#### DIRECTIONS FOR THIS TASK
Which lines of the records contain "context"? Collect every one of them.

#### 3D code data

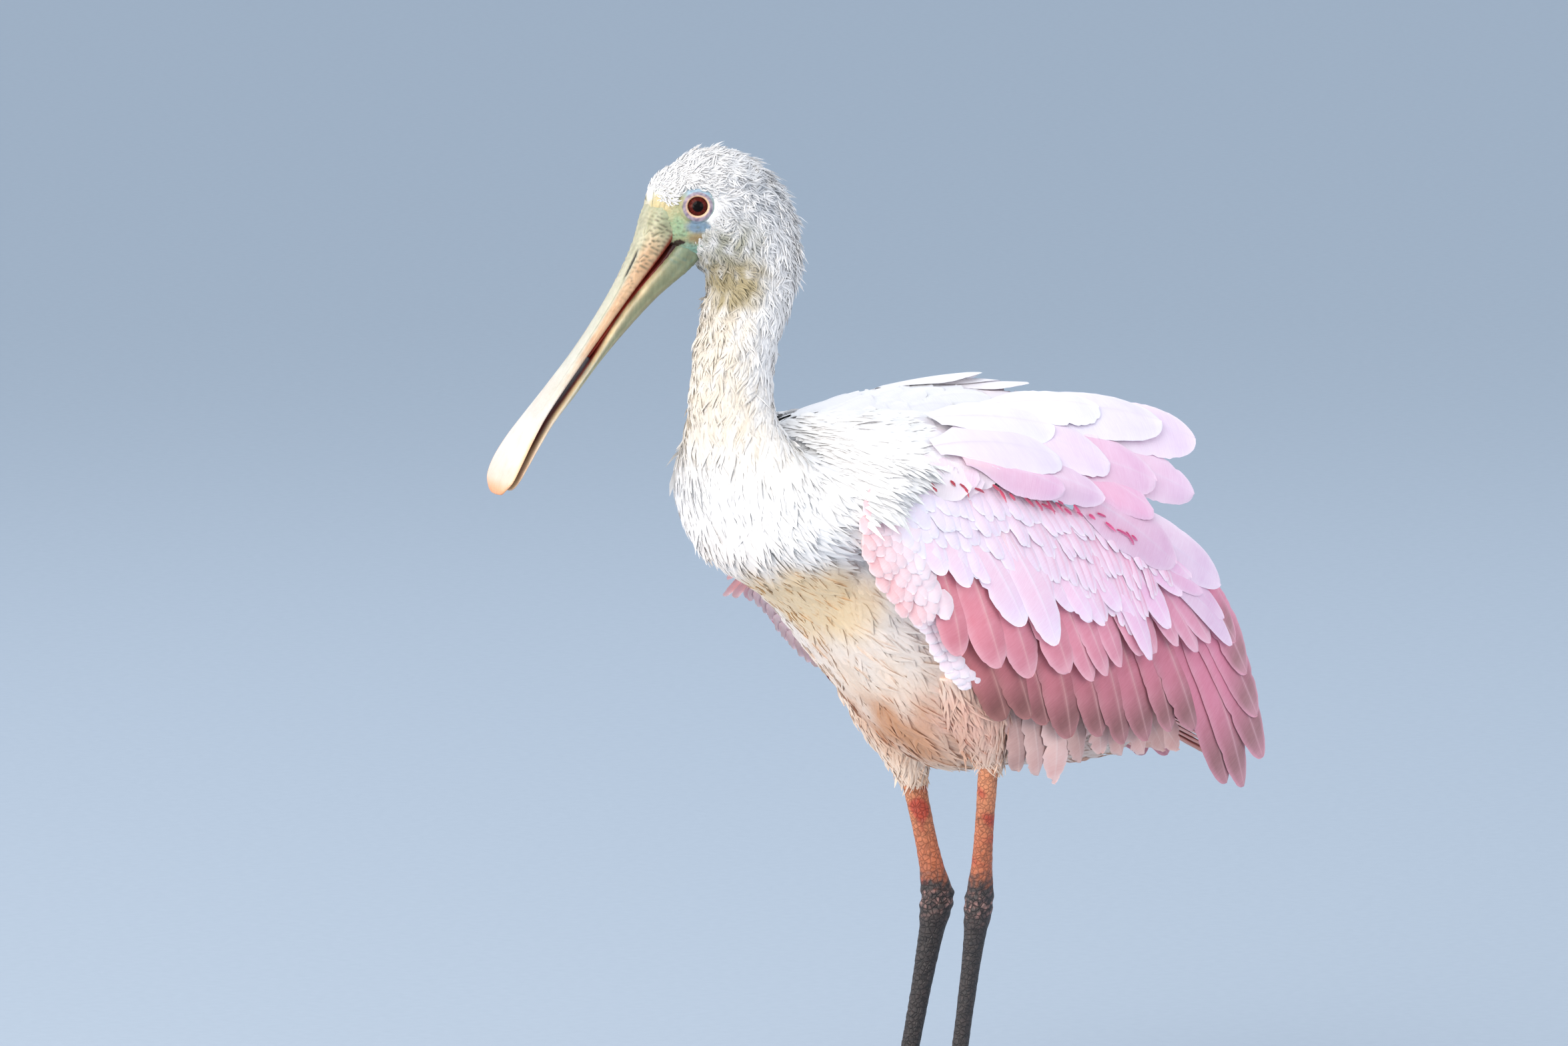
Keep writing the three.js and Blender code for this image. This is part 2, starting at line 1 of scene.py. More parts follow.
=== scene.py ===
import bpy
import numpy as np
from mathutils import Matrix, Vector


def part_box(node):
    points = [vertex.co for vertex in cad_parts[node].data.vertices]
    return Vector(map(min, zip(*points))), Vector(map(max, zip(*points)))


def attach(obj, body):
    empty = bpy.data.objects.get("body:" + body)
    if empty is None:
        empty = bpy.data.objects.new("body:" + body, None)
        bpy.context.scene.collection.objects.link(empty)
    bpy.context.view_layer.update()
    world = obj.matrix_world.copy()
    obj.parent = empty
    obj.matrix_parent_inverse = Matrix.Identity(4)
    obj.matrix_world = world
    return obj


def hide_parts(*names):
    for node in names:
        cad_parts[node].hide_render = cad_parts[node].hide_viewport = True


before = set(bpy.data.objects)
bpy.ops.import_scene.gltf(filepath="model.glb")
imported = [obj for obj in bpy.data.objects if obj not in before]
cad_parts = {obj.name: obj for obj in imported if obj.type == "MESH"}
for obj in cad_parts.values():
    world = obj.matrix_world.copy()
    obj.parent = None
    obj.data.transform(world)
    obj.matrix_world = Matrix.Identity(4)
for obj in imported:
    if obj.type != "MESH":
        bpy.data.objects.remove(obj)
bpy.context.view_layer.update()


# Camera
# A long lens eight metres off, a little above the bird and ahead of its left side, framed as the photograph
# is: the feet fall below the picture.
FRAME_WIDTH_MM = 764.0
SENSOR_MM = 36
CAMERA_DISTANCE_MM = 8000.0
CAMERA_BEARING = np.radians(40)         # from the bird's left towards its breast
CAMERA_RISE = np.radians(6)
AIM_RIGHT_MM = -73.0                    # the picture's middle, to the right of the feet and above the floor
AIM_UP_MM = 308.6
EYE_SPOT_MM = np.array([150.986, 1.368, 474.0])       # the middle of the left eye's solid, over the feet

eye_low, eye_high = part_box("eye_left")
EYE_IN_FRAME_MM = (np.array(eye_low) + np.array(eye_high)) * 500
ORIGIN_MM = (EYE_SPOT_MM - EYE_IN_FRAME_MM) * [1, 1, 0]


def in_frame(points_mm):
    """Points over the feet, in millimetres, as points of the frame, in metres."""
    return (np.asarray(points_mm, float) - ORIGIN_MM) / 1000


def add_camera():
    """A camera that looks at the aim from its bearing and rise, with the lens that fills the frame."""
    aim = np.array([
        -AIM_RIGHT_MM * np.cos(CAMERA_BEARING), AIM_RIGHT_MM * np.sin(CAMERA_BEARING),
        AIM_UP_MM / np.cos(CAMERA_RISE)])
    to_camera = np.array([
        np.sin(CAMERA_BEARING) * np.cos(CAMERA_RISE), np.cos(CAMERA_BEARING) * np.cos(CAMERA_RISE),
        np.sin(CAMERA_RISE)])
    data = bpy.data.cameras.new("camera")
    data.sensor_width = SENSOR_MM
    data.lens = SENSOR_MM * CAMERA_DISTANCE_MM / FRAME_WIDTH_MM
    data.clip_end = 100
    camera = bpy.data.objects.new("camera", data)
    camera.location = in_frame(aim + to_camera * CAMERA_DISTANCE_MM)
    camera.rotation_euler = (np.pi / 2 - CAMERA_RISE, 0, np.pi - CAMERA_BEARING)
    bpy.context.scene.collection.objects.link(camera)
    bpy.context.scene.camera = camera


add_camera()


# Floor
# A wide plain studio floor, matt paint on board, pale grey-blue so that white down stands clear of it.
FLOOR_HALF_M = 14.0


def linear(hex_colour):
    """An sRGB hex colour as linear values: a share over 0.04045 is raised to 2.4, the rest is divided."""
    srgb = np.array([int(hex_colour[i:i + 2], 16) for i in (1, 3, 5)]) / 255
    return np.where(srgb <= 0.04045, srgb / 12.92, ((srgb + 0.055) / 1.055) ** 2.4)


def rgba(hex_colour):
    """A hex colour as linear red, green and blue with a full fourth value."""
    return (*linear(hex_colour), 1.0)


def node(material, kind, settings=(), links=()):
    """Adds one node: settings are {socket or property: value}, with a ramp's stops as (place, hex colour),
    and links are {input: (node, output)}."""
    made = material.node_tree.nodes.new("ShaderNode" + kind)
    for name, value in dict(settings).items():
        if name == "stops":
            for element, (place, hex_colour) in zip(made.color_ramp.elements, value):
                element.position = place
                element.color = rgba(hex_colour)
        elif name in made.inputs:
            made.inputs[name].default_value = value
        else:
            setattr(made, name, value)
    for name, (source, output) in dict(links).items():
        material.node_tree.links.new(source.outputs[output], made.inputs[name])
    return made


def new_material(name):
    """An empty material of that name."""
    material = bpy.data.materials.new(name)
    material.use_nodes = True
    material.node_tree.nodes.clear()
    return material


def matt_paint():
    """Matt wall paint on board: no gloss, with a faint roller texture a few millimetres across."""
    material = new_material("floor_matt_paint")
    place = node(material, "TexCoord")
    roller = node(material, "TexNoise", {"Scale": 160.0, "Detail": 3.0}, {"Vector": (place, "Object")})
    bump = node(material, "Bump", {"Strength": 0.05, "Distance": 0.001}, {"Height": (roller, "Fac")})
    tone = node(material, "ValToRGB", {"stops": [(0.0, "#A8B4C1"), (1.0, "#B0BCC8")]},
                {"Fac": (roller, "Fac")})
    shader = node(material, "BsdfPrincipled", {
        "Roughness": 0.9, "Specular IOR Level": 0.2},
        {"Base Color": (tone, "Color"), "Normal": (bump, "Normal")})
    node(material, "OutputMaterial", {}, {"Surface": (shader, "BSDF")})
    return material


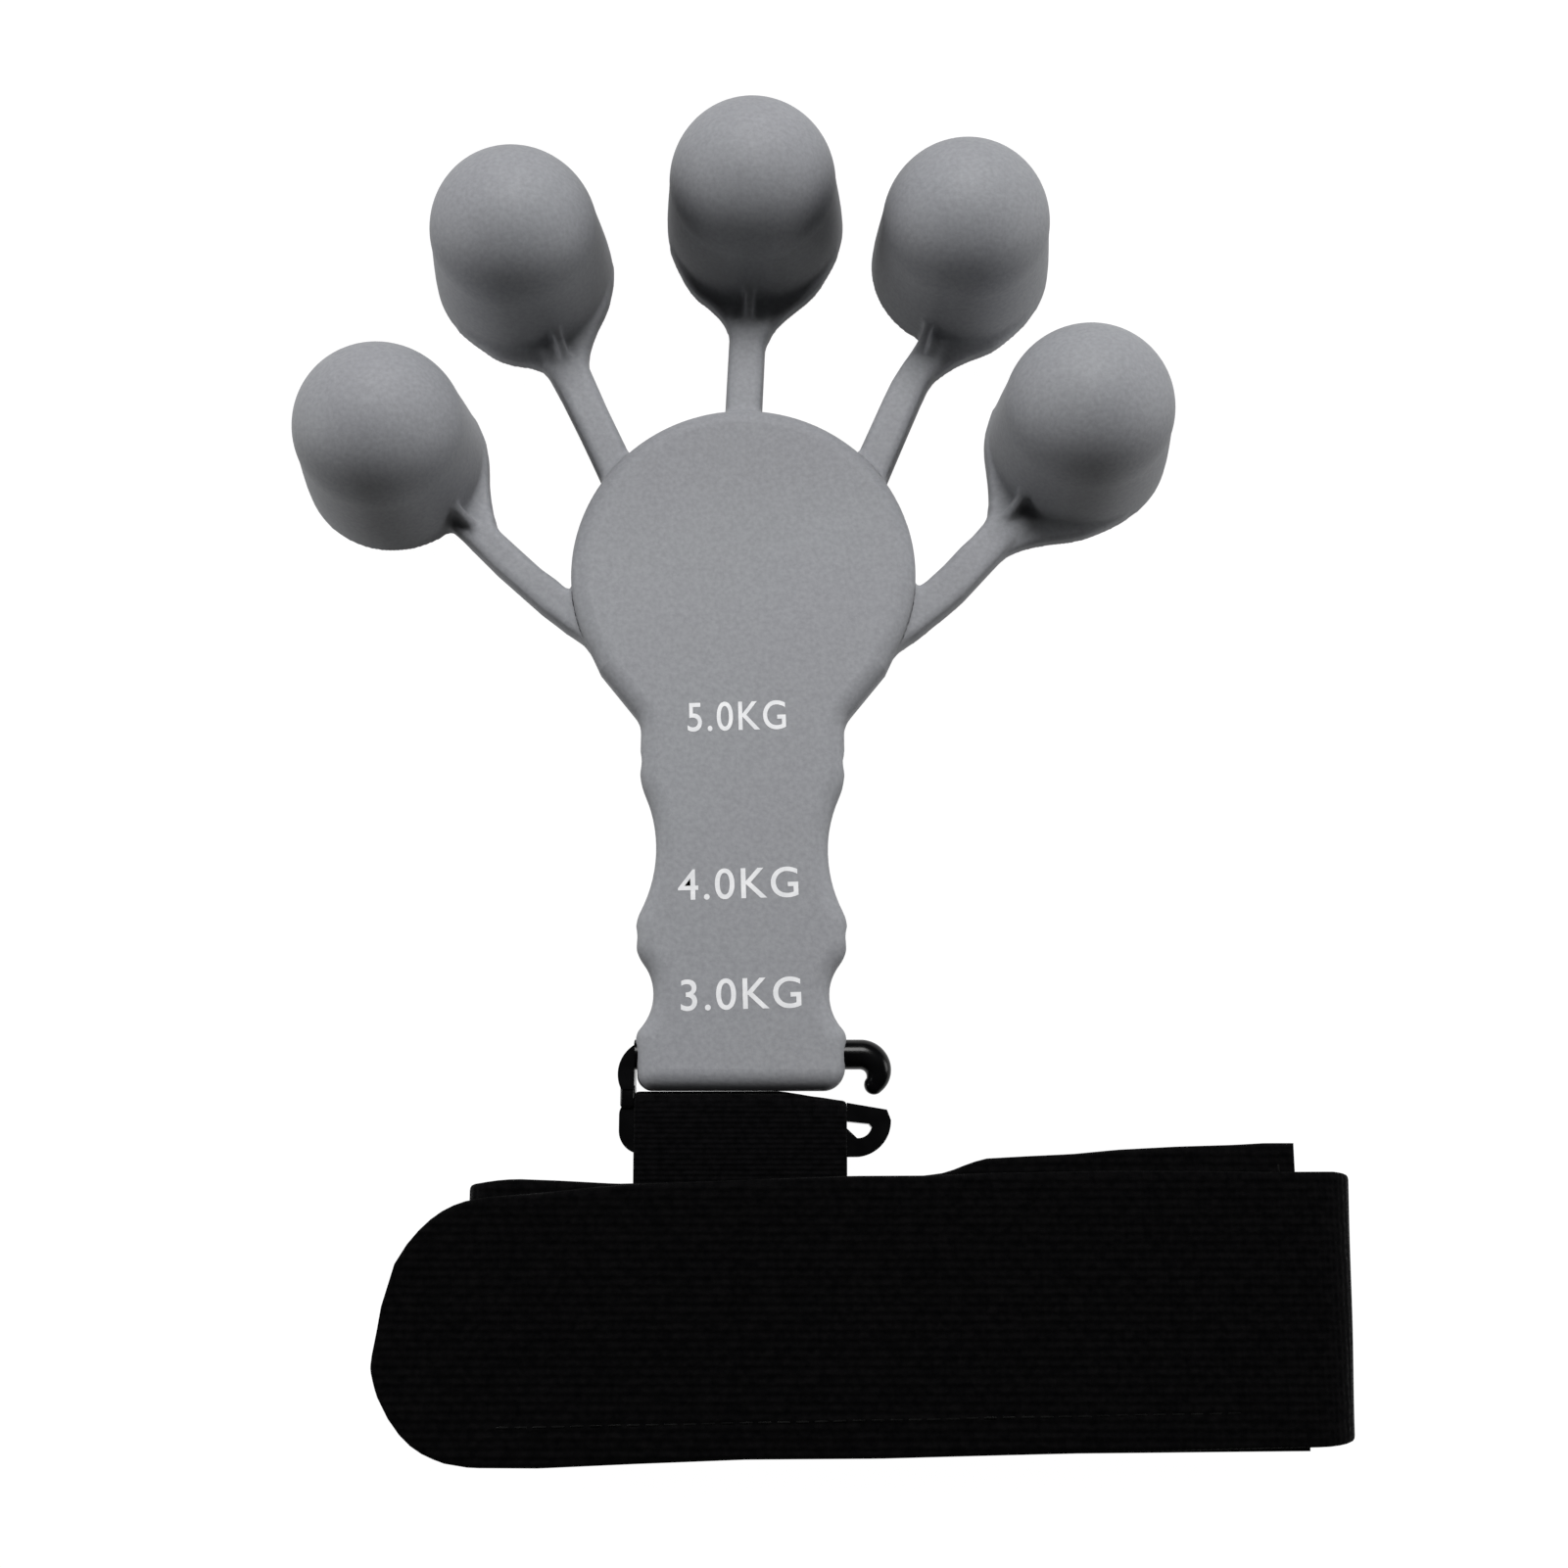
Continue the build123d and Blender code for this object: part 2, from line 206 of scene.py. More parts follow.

#### RESPONSE BELOW
        bpy.context.scene.collection.objects.link(empty)
    bpy.context.view_layer.update()
bpy.context.view_layer.update()
    bpy.context.scene.collection.objects.link(camera)
    bpy.context.scene.camera = camera